Con la voz narrativa de Jack Black como un Stan Adulto, Apollo 10 ½ nos lleva a través de los recuerdos rosados de su familia, los suburbios donde creció, jugando con vecinos, la aventura de visitar un parque local de diversiones, y el simple placer de pasar las noches viendo televisión, luego de combatir con sus cinco hermanos para decidir que sintonizar. El mismo Stan admite haber estado protegido por su estilo de vida, alejado de las realidades más tétricas de la época, aunque eventualmente comprendió que el mundo real era muy distinto a la versión idílica de su hogar.

En los tiempos que estamos viviendo, a muchos probablemente no les interese repasar esos tiempos bajo la mirada cariñosa de un hombre blanco en los suburbios, pero Linklater no intenta vendernos una idea política, sino más bien, de manera indirecta, explicar porque tanta gente de su edad le dificulta entender la otra cara de la moneda, simplemente porque salen de la América que nunca tuvo que aguantar golpes, o persecución, para exigir derechos que otros dan por hecho.
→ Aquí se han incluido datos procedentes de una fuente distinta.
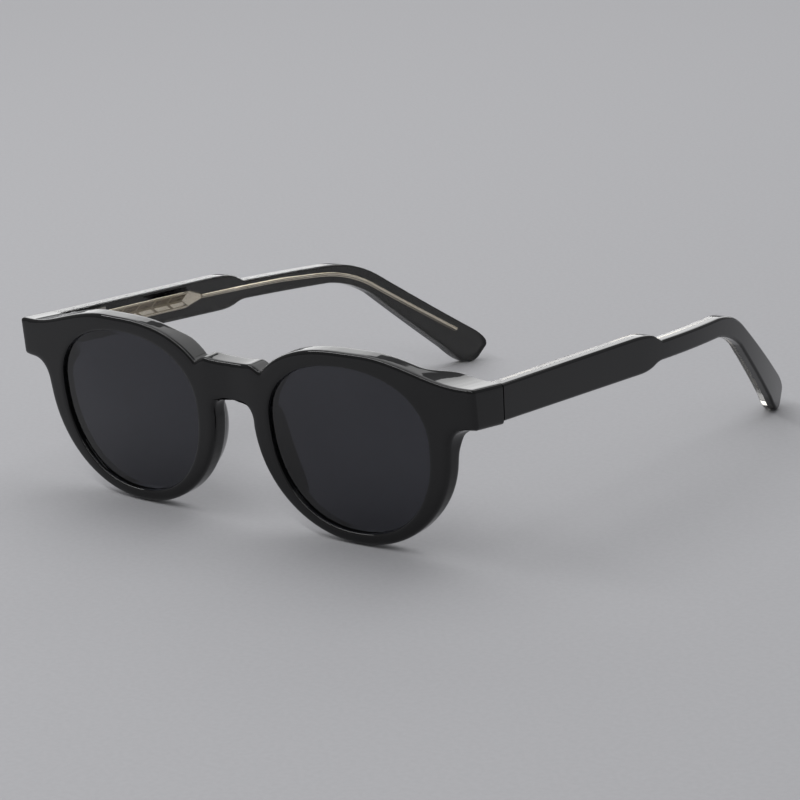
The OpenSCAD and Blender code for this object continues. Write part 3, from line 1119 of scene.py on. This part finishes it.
def buildWire():
    # a tube along the core's line, with a short point at its end
    line = wireLine()
    count = len(line)

    def wirePoint(column, row):
        at = min(count - 1, max(0, row - 1))
        radius = core["wire"] if 0 < row < count + 1 else 0
        run = (line[min(count - 1, at + 1)] - line[max(0, at - 1)]).normalized()
        turn = 2 * pi * column / core["wireSides"]
        point = line[at] + Vector((-run.y, run.x)) * radius * cos(turn)
        if row == count + 1:
            point += run * core["wireTip"]
        depth = core["wireDepth"] + radius * sin(turn)
        return Vector((templeX(point.x, depth), point.x - front["middleY"], point.y)) * mm

    return gridPiece("core_wire", core["wireSides"], count + 1, wirePoint)


def buildCores():
    plate = buildPlate()
    wire = buildWire()
    ground = buildGround()
    setMaterial(plate, champagneCore)
    setMaterial(wire, champagneCore)
    # the upper tiles are rougher and carry painted shade, a darker copy of the core's metal; the lower ones
    # keep the core's smoother metal, so the upper ones look darker
    upper = buildTiles("core_tiles_upper", 1, shadedFacet)
    lower = buildTiles("core_tiles_lower", 0, champagneCore)
    selectOnly(ground, upper, lower, wire, plate)
    bpy.ops.object.join()
    closeMesh(plate)
    other = mirroredCopy(plate, "temple_core_right_metal")
    smoothShade(plate, angle=35)
    smoothShade(other, angle=35)
    return plate, other


coreLeft, coreRight = buildCores()
finishPiece(coreLeft, "left_temple", "core_metal", "temple_core_left")
finishPiece(coreRight, "right_temple", "core_metal", "temple_core_right")
print("cores made")


# Hinges and screws keep their CAD shapes

for name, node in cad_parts.items():
    if name.startswith("hinge_"):
        setMaterial(node, steelScrew if name == "hinge_screws" else nickelHinge)
print("hinges finished")


# Floor, light and camera

studio = {
    "floor": "#B6B6B9",
    "tooth": "#B3B3B6",
    "grain": 1.3,  # mm between the specks of the paper
    "relief": 0.15,
    "reliefDepth": 0.1,
    "rough": 0.85,
    "sheen": 0.2,
    "size": 14,  # metres across
    "below": 0.0001,  # metres below the glasses
    "sky": "#F2F3F5",
    "world": 0.3,
}

# places and sizes in metres, energies in watts
lamps = {
    "top_softbox": {
        "at": (-0.2, 0.35, 1.05), "aim": (0, 0, 0), "width": 1.3, "height": 1.1, "watts": 6,
    },
    "back_softbox": {
        "at": (-1.25, 1.35, 0.62), "aim": (0, 0, 0.03), "width": 2.3, "height": 0.95, "watts": 11,
    },
    "edge_strip": {
        "at": (-0.05, -0.6, 0.85), "aim": (-0.05, -0.6, 0), "width": 2, "height": 0.1, "watts": 5.5,
        "roll": -25,
    },
}


def paperFloor():
    # matt backdrop paper: a pale grey with a fine tooth
    material, tree, shader, place = newMaterial("matt_backdrop_paper")
    grain = addNoise(tree, place, studio["grain"], 3)
    setColour(tree, shader, grain, studio["tooth"], studio["floor"])
    setBump(tree, shader, grain, studio["relief"], studio["reliefDepth"])
    shader.inputs["Roughness"].default_value = studio["rough"]
    shader.inputs["Specular IOR Level"].default_value = studio["sheen"]
    return material


def addLamp(name, at, aim, width, height, watts, roll=0):
    # a rectangular area lamp that shines from one place at another
    bpy.ops.object.light_add(type="AREA", location=at)
    lamp = bpy.context.object
    lamp.name = name
    lamp.data.shape = "RECTANGLE"
    lamp.data.size = width
    lamp.data.size_y = height
    lamp.data.energy = watts
    turned = (Vector(aim) - Vector(at)).to_track_quat("-Z", "Y") @ Quaternion((0, 0, 1), radians(roll))
    lamp.rotation_euler = turned.to_euler()
    lamp.visible_camera = False


def buildStudio():
    bpy.ops.object.select_all(action="DESELECT")
    bpy.ops.mesh.primitive_plane_add(size=studio["size"], location=(0, 0, -studio["below"]))
    floor = nameNew("floor")
    bpy.ops.object.transform_apply(location=True, rotation=False, scale=False)
    floor.data.materials.append(paperFloor())
    for name, lamp in lamps.items():
        addLamp(name, **lamp)

    world = bpy.data.worlds.new("soft_studio")
    bpy.context.scene.world = world
    world.use_nodes = True
    background = world.node_tree.nodes["Background"]
    background.inputs["Color"].default_value = linear(studio["sky"])
    background.inputs["Strength"].default_value = studio["world"]


# the photo's camera, as solved from the openings and the temples
photoCamera = {
    "at": (505.1, -608.738, 223.003),
    "turn": 40.4372,  # degrees from straight in front, towards the wearer's left
    "tilt": 14.8506,  # degrees that it looks down
    "roll": -2.7622,
    "focal": 144,
    "sensor": 36,
    "near": 0.05,  # metres
    "far": 30,
}


def buildCamera():
    bpy.ops.object.camera_add()
    camera = bpy.context.object
    camera.name = "photo_camera"
    turned = (Matrix.Rotation(radians(photoCamera["turn"]), 4, "Z")
              @ Matrix.Rotation(radians(90 - photoCamera["tilt"]), 4, "X")
              @ Matrix.Rotation(radians(photoCamera["roll"]), 4, "Z"))
    camera.matrix_world = Matrix.Translation(Vector(photoCamera["at"]) * mm) @ turned
    camera.data.lens = photoCamera["focal"]
    camera.data.sensor_width = photoCamera["sensor"]
    camera.data.clip_start = photoCamera["near"]
    camera.data.clip_end = photoCamera["far"]
    bpy.context.scene.camera = camera


buildStudio()
buildCamera()
bpy.context.scene.view_settings.view_transform = "Standard"
print("studio made")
Yo no puedo identificarme con la niñez de Linklater, pero de todos modos me enterneció el amor hacia su juventud, y puedo entender perfectamente la nostalgia de aquellos años cuando el problema más grande era estar frente a la televisión para no perderme un episodio de mi serie favorita, o la seguridad de quedarme dormido en un carro para despertar en mi cuarto.